● Short problem:
Output every record below exactly as it appears.

● Extracted data:
## begin

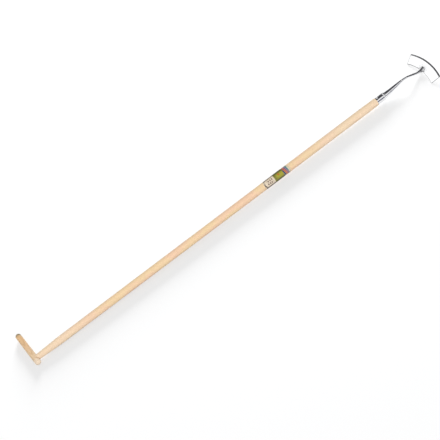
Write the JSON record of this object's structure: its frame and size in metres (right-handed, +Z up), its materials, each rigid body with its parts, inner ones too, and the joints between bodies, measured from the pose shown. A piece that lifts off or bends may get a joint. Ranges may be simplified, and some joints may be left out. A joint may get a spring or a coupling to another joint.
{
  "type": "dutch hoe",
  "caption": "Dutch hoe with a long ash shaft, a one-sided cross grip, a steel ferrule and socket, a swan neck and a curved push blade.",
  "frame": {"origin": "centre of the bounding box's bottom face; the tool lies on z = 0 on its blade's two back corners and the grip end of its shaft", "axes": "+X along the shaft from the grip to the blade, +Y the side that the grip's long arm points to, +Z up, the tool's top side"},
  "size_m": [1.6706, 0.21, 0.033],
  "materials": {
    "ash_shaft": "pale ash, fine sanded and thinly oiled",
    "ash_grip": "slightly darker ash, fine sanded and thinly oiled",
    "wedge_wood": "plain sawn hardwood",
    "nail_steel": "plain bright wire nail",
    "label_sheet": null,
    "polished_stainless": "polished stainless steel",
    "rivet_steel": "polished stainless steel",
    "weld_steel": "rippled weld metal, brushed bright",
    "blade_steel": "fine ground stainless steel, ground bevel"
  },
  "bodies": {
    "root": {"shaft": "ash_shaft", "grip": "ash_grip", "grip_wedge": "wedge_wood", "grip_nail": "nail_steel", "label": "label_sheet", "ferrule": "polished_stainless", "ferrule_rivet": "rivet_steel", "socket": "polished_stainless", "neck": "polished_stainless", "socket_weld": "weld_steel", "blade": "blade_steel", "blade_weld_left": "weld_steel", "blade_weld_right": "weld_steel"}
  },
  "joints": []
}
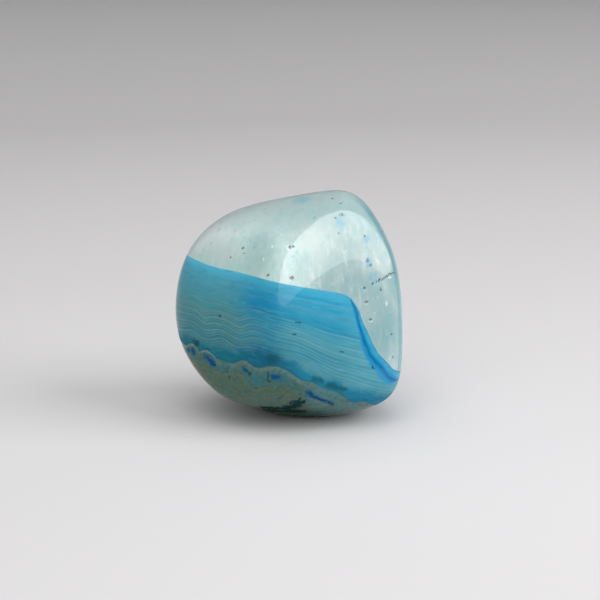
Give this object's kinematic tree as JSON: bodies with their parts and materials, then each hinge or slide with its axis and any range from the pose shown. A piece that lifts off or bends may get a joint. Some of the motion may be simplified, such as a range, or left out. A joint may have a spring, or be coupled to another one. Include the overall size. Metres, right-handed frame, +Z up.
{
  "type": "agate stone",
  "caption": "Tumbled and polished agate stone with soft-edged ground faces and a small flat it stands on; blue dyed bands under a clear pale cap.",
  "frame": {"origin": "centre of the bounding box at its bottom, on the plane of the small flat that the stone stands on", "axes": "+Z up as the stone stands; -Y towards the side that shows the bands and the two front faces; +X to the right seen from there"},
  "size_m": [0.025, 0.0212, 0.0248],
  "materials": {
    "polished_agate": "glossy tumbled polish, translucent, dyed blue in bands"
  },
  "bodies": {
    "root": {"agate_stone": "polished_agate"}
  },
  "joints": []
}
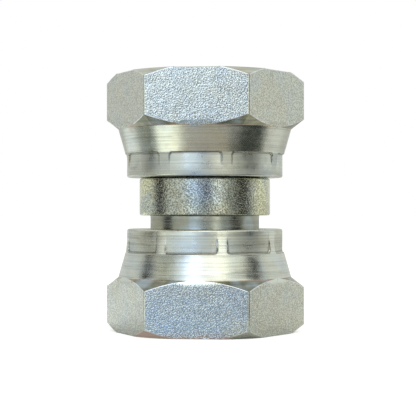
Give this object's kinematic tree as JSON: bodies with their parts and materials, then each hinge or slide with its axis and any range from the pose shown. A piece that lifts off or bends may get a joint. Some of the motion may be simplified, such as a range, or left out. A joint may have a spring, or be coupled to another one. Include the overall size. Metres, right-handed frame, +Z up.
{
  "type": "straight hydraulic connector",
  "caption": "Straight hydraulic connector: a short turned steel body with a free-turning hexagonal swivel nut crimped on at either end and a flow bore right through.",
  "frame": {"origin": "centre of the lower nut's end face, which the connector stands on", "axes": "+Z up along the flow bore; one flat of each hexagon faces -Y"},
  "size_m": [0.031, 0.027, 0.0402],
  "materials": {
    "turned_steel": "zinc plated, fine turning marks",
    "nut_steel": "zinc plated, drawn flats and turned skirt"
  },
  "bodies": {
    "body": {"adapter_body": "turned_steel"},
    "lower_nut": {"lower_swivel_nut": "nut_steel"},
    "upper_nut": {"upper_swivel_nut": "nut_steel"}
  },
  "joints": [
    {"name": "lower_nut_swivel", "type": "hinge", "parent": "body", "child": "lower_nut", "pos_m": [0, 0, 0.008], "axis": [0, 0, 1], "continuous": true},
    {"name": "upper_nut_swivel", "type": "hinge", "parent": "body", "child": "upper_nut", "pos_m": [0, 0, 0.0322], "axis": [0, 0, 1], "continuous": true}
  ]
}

## end

● Result of this task:
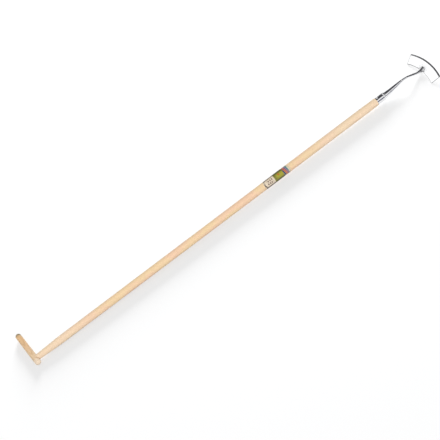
Write the JSON record of this object's structure: its frame and size in metres (right-handed, +Z up), its materials, each rigid body with its parts, inner ones too, and the joints between bodies, measured from the pose shown. A piece that lifts off or bends may get a joint. Ranges may be simplified, and some joints may be left out. A joint may get a spring or a coupling to another joint.
{
  "type": "dutch hoe",
  "caption": "Dutch hoe with a long ash shaft, a one-sided cross grip, a steel ferrule and socket, a swan neck and a curved push blade.",
  "frame": {"origin": "centre of the bounding box's bottom face; the tool lies on z = 0 on its blade's two back corners and the grip end of its shaft", "axes": "+X along the shaft from the grip to the blade, +Y the side that the grip's long arm points to, +Z up, the tool's top side"},
  "size_m": [1.6706, 0.21, 0.033],
  "materials": {
    "ash_shaft": "pale ash, fine sanded and thinly oiled",
    "ash_grip": "slightly darker ash, fine sanded and thinly oiled",
    "wedge_wood": "plain sawn hardwood",
    "nail_steel": "plain bright wire nail",
    "label_sheet": null,
    "polished_stainless": "polished stainless steel",
    "rivet_steel": "polished stainless steel",
    "weld_steel": "rippled weld metal, brushed bright",
    "blade_steel": "fine ground stainless steel, ground bevel"
  },
  "bodies": {
    "root": {"shaft": "ash_shaft", "grip": "ash_grip", "grip_wedge": "wedge_wood", "grip_nail": "nail_steel", "label": "label_sheet", "ferrule": "polished_stainless", "ferrule_rivet": "rivet_steel", "socket": "polished_stainless", "neck": "polished_stainless", "socket_weld": "weld_steel", "blade": "blade_steel", "blade_weld_left": "weld_steel", "blade_weld_right": "weld_steel"}
  },
  "joints": []
}
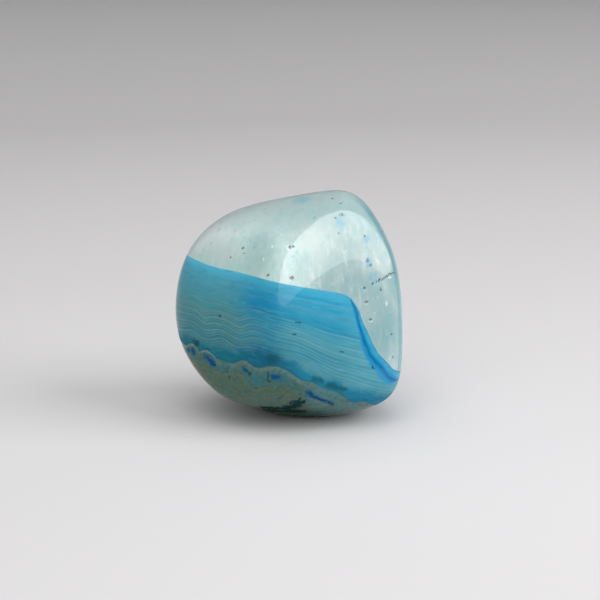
Give this object's kinematic tree as JSON: bodies with their parts and materials, then each hinge or slide with its axis and any range from the pose shown. A piece that lifts off or bends may get a joint. Some of the motion may be simplified, such as a range, or left out. A joint may have a spring, or be coupled to another one. Include the overall size. Metres, right-handed frame, +Z up.
{
  "type": "agate stone",
  "caption": "Tumbled and polished agate stone with soft-edged ground faces and a small flat it stands on; blue dyed bands under a clear pale cap.",
  "frame": {"origin": "centre of the bounding box at its bottom, on the plane of the small flat that the stone stands on", "axes": "+Z up as the stone stands; -Y towards the side that shows the bands and the two front faces; +X to the right seen from there"},
  "size_m": [0.025, 0.0212, 0.0248],
  "materials": {
    "polished_agate": "glossy tumbled polish, translucent, dyed blue in bands"
  },
  "bodies": {
    "root": {"agate_stone": "polished_agate"}
  },
  "joints": []
}
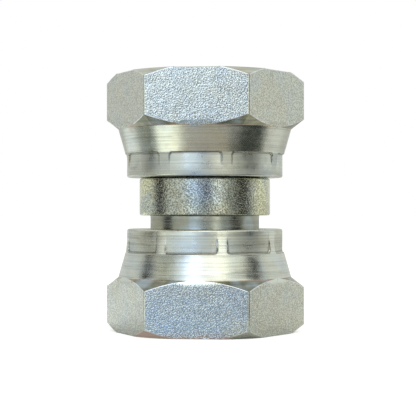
Give this object's kinematic tree as JSON: bodies with their parts and materials, then each hinge or slide with its axis and any range from the pose shown. A piece that lifts off or bends may get a joint. Some of the motion may be simplified, such as a range, or left out. A joint may have a spring, or be coupled to another one. Include the overall size. Metres, right-handed frame, +Z up.
{
  "type": "straight hydraulic connector",
  "caption": "Straight hydraulic connector: a short turned steel body with a free-turning hexagonal swivel nut crimped on at either end and a flow bore right through.",
  "frame": {"origin": "centre of the lower nut's end face, which the connector stands on", "axes": "+Z up along the flow bore; one flat of each hexagon faces -Y"},
  "size_m": [0.031, 0.027, 0.0402],
  "materials": {
    "turned_steel": "zinc plated, fine turning marks",
    "nut_steel": "zinc plated, drawn flats and turned skirt"
  },
  "bodies": {
    "body": {"adapter_body": "turned_steel"},
    "lower_nut": {"lower_swivel_nut": "nut_steel"},
    "upper_nut": {"upper_swivel_nut": "nut_steel"}
  },
  "joints": [
    {"name": "lower_nut_swivel", "type": "hinge", "parent": "body", "child": "lower_nut", "pos_m": [0, 0, 0.008], "axis": [0, 0, 1], "continuous": true},
    {"name": "upper_nut_swivel", "type": "hinge", "parent": "body", "child": "upper_nut", "pos_m": [0, 0, 0.0322], "axis": [0, 0, 1], "continuous": true}
  ]
}